▶ _YOUR INSTRUCTIONS_:
Output exactly the lines between the line that contains "bpy.data.objects.remove(obj)" and the last line of the material, counting both.
══ GIVEN MATERIAL ══
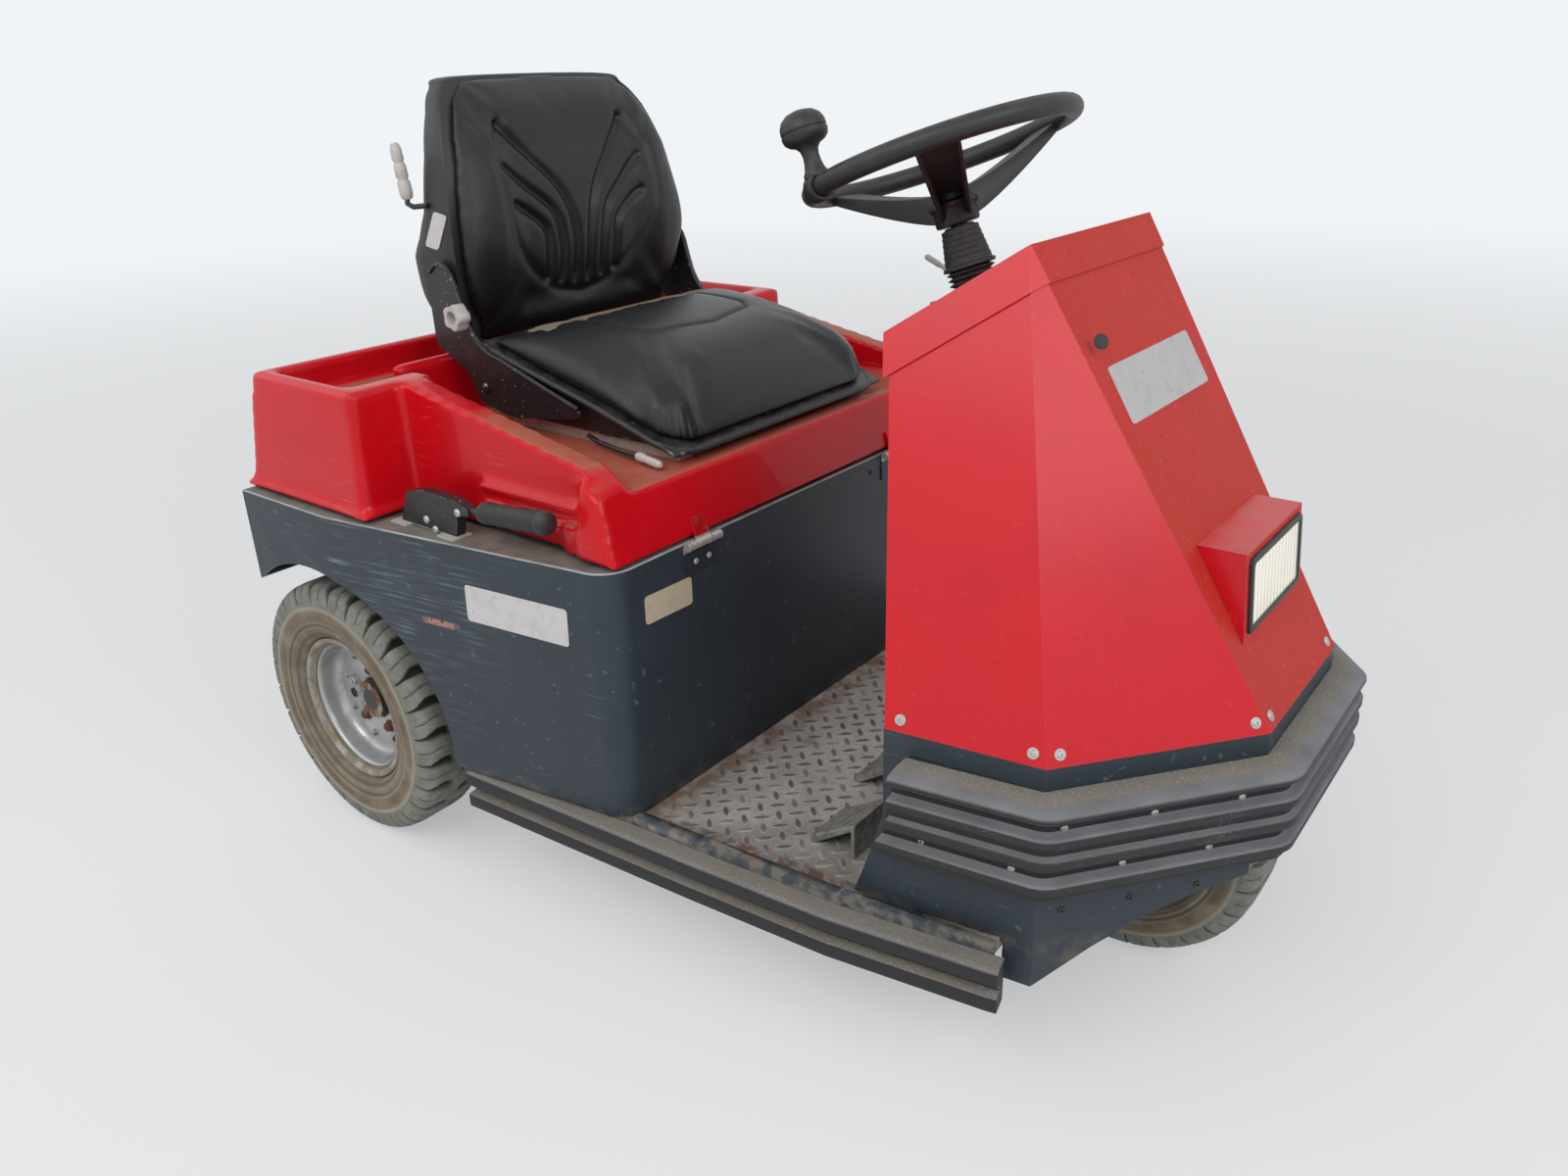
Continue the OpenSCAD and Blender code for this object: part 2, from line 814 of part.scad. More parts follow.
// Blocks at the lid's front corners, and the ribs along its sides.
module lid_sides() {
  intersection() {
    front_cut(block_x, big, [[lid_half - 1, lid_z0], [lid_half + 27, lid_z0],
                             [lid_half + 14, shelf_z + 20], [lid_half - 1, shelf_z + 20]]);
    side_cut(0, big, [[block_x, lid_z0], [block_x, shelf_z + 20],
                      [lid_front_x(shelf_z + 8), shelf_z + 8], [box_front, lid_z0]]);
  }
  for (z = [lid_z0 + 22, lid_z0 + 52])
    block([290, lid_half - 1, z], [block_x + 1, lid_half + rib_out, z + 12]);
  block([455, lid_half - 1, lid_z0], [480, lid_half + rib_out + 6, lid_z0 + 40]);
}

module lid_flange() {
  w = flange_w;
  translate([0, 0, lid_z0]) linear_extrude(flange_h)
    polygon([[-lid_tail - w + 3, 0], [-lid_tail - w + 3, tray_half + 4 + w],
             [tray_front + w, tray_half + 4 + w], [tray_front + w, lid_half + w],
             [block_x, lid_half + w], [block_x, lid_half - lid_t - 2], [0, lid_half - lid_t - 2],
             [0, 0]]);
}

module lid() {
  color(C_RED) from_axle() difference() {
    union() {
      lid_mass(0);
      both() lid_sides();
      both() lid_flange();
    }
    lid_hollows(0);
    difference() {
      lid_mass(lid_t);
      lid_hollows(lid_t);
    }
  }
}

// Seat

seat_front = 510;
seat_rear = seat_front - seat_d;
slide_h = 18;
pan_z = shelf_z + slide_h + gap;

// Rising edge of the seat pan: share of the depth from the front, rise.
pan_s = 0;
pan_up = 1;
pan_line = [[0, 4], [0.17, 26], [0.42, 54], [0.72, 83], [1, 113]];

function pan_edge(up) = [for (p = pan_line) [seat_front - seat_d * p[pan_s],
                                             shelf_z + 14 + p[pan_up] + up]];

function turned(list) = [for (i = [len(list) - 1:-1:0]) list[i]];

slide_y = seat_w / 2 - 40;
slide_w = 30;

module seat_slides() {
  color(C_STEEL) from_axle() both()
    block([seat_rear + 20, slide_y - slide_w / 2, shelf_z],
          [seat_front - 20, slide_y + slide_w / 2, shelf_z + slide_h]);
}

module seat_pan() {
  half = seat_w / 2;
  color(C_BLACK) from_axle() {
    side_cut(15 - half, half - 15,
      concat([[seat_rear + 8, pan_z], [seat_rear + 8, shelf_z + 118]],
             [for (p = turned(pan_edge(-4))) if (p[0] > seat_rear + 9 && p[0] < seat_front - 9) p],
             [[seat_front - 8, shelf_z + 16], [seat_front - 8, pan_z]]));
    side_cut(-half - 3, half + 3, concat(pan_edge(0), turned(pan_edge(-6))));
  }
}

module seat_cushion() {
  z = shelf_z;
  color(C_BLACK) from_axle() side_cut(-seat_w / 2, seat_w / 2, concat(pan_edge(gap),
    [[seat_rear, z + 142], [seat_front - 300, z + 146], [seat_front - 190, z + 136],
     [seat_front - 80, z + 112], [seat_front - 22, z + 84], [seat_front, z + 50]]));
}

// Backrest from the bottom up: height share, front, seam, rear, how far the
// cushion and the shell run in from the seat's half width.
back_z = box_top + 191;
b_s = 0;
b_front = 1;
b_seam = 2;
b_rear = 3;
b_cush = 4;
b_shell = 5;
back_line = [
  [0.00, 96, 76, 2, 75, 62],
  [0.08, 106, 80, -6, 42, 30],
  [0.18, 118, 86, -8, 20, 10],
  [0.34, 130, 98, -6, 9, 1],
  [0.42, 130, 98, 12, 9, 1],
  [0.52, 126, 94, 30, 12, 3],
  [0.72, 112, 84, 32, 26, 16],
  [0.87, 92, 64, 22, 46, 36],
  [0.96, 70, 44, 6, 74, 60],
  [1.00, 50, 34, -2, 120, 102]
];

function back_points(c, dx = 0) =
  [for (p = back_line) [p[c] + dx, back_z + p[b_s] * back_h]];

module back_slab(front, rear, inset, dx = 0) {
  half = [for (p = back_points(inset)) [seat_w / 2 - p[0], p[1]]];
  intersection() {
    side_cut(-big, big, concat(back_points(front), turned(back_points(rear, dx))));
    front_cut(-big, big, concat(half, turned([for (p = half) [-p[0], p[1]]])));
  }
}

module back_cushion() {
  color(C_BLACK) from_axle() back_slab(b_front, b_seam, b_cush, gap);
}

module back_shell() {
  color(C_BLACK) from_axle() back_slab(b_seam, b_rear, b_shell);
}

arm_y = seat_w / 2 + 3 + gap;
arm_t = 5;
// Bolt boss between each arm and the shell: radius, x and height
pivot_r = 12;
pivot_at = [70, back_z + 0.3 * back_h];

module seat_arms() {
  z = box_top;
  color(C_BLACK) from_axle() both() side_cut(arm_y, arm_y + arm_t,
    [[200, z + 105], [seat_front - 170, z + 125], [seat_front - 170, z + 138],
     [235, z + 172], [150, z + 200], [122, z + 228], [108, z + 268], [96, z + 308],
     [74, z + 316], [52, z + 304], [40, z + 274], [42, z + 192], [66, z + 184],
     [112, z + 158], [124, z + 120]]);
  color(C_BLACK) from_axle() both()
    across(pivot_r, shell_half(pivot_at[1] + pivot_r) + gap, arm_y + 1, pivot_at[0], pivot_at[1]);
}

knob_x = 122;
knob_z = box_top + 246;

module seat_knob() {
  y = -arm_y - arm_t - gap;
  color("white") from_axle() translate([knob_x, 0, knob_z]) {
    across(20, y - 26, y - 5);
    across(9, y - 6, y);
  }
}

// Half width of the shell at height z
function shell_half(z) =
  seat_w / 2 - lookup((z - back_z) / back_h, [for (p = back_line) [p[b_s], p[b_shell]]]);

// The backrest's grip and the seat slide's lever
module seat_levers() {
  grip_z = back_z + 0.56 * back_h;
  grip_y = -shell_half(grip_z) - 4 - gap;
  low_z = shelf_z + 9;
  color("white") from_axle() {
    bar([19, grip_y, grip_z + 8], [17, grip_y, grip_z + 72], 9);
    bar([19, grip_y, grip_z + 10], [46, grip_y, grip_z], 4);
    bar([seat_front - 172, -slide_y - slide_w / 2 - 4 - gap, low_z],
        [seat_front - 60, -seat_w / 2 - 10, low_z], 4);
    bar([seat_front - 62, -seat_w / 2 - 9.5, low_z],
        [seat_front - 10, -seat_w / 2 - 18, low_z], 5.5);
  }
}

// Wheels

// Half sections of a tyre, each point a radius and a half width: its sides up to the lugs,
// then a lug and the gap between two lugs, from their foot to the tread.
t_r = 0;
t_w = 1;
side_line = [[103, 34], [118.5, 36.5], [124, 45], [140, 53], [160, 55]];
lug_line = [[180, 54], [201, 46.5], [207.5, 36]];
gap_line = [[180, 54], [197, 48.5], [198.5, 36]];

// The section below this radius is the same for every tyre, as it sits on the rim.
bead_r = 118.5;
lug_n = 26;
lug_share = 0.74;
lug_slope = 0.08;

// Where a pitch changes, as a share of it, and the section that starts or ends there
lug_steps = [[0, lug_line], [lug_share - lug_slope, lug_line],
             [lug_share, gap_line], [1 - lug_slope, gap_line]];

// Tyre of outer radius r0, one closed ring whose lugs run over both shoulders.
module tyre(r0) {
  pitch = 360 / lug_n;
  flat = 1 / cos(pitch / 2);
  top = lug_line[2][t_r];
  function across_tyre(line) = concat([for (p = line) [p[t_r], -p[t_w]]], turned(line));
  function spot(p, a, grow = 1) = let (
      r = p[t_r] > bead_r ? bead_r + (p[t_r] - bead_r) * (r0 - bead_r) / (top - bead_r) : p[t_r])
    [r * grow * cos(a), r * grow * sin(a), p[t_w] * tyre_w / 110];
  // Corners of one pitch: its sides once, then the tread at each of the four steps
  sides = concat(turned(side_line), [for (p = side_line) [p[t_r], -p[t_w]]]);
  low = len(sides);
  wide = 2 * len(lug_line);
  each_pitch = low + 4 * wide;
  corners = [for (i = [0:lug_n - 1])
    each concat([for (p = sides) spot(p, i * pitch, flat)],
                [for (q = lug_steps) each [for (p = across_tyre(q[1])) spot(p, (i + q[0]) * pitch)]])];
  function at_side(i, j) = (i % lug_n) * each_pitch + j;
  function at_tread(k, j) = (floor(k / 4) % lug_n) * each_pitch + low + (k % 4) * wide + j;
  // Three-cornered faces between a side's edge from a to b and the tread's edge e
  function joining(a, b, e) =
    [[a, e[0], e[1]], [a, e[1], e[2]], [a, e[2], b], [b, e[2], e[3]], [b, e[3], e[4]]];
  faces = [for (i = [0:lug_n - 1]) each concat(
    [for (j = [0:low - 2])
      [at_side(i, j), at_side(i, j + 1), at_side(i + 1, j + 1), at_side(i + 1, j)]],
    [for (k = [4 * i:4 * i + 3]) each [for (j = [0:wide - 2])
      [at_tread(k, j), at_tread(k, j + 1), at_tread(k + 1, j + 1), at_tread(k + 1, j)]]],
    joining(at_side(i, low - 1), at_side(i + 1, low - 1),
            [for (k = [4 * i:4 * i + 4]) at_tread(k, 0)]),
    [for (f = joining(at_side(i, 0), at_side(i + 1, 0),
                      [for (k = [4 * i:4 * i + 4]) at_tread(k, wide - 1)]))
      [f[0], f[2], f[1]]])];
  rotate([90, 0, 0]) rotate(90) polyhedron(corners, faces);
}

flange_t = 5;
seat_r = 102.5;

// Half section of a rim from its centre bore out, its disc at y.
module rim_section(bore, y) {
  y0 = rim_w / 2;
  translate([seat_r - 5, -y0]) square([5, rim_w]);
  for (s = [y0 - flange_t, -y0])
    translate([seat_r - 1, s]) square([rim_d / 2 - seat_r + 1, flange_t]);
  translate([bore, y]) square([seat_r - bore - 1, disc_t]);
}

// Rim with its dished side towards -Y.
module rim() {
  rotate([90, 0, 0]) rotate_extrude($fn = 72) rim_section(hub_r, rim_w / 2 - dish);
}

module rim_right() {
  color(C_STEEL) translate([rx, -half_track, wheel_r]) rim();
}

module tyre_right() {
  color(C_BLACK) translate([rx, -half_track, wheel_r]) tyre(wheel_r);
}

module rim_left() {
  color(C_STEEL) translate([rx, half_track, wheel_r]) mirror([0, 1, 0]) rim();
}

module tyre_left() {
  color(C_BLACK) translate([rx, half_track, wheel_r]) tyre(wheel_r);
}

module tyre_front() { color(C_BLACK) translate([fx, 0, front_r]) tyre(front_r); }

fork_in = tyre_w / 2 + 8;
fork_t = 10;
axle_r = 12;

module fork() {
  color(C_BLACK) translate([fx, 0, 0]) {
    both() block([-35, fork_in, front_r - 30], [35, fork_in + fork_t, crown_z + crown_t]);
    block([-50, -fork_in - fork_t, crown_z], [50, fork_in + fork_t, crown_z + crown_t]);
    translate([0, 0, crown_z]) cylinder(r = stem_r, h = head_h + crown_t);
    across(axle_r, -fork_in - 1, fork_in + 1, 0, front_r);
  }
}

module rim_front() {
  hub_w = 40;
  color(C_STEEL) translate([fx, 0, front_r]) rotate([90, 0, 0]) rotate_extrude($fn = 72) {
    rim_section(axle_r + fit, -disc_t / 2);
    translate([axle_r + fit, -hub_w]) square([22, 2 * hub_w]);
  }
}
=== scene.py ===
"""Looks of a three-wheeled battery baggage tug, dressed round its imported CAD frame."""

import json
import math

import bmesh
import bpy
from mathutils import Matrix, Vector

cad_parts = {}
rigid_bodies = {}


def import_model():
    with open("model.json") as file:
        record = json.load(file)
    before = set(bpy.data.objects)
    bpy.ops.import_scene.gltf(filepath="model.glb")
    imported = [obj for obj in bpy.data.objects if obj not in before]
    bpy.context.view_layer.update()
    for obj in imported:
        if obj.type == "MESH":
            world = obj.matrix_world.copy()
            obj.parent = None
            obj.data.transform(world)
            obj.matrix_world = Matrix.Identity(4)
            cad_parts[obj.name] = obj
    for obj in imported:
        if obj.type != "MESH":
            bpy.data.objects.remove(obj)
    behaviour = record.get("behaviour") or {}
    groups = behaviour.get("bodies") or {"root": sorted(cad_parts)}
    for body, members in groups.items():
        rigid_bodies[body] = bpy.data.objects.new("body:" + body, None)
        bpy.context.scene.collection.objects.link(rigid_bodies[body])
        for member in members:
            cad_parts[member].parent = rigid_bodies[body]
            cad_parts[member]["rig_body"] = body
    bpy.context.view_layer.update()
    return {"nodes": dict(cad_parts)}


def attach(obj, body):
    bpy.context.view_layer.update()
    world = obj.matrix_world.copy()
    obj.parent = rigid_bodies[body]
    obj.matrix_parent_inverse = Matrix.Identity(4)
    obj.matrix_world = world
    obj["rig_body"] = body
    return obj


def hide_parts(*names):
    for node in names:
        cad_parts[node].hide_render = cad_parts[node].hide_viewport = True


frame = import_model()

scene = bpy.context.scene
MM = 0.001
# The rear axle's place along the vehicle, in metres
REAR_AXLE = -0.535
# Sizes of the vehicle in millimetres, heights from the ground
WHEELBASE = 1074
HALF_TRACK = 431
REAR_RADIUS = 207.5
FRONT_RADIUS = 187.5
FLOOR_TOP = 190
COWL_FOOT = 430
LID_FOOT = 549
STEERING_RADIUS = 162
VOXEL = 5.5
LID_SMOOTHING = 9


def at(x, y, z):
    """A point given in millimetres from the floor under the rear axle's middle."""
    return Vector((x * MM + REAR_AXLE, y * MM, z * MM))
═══
▶ _FULL ANSWER_:
            bpy.data.objects.remove(obj)
    behaviour = record.get("behaviour") or {}
    groups = behaviour.get("bodies") or {"root": sorted(cad_parts)}
    for body, members in groups.items():
        rigid_bodies[body] = bpy.data.objects.new("body:" + body, None)
        bpy.context.scene.collection.objects.link(rigid_bodies[body])
        for member in members:
            cad_parts[member].parent = rigid_bodies[body]
            cad_parts[member]["rig_body"] = body
    bpy.context.view_layer.update()
    return {"nodes": dict(cad_parts)}


def attach(obj, body):
    bpy.context.view_layer.update()
    world = obj.matrix_world.copy()
    obj.parent = rigid_bodies[body]
    obj.matrix_parent_inverse = Matrix.Identity(4)
    obj.matrix_world = world
    obj["rig_body"] = body
    return obj


def hide_parts(*names):
    for node in names:
        cad_parts[node].hide_render = cad_parts[node].hide_viewport = True


frame = import_model()

scene = bpy.context.scene
MM = 0.001
# The rear axle's place along the vehicle, in metres
REAR_AXLE = -0.535
# Sizes of the vehicle in millimetres, heights from the ground
WHEELBASE = 1074
HALF_TRACK = 431
REAR_RADIUS = 207.5
FRONT_RADIUS = 187.5
FLOOR_TOP = 190
COWL_FOOT = 430
LID_FOOT = 549
STEERING_RADIUS = 162
VOXEL = 5.5
LID_SMOOTHING = 9


def at(x, y, z):
    """A point given in millimetres from the floor under the rear axle's middle."""
    return Vector((x * MM + REAR_AXLE, y * MM, z * MM))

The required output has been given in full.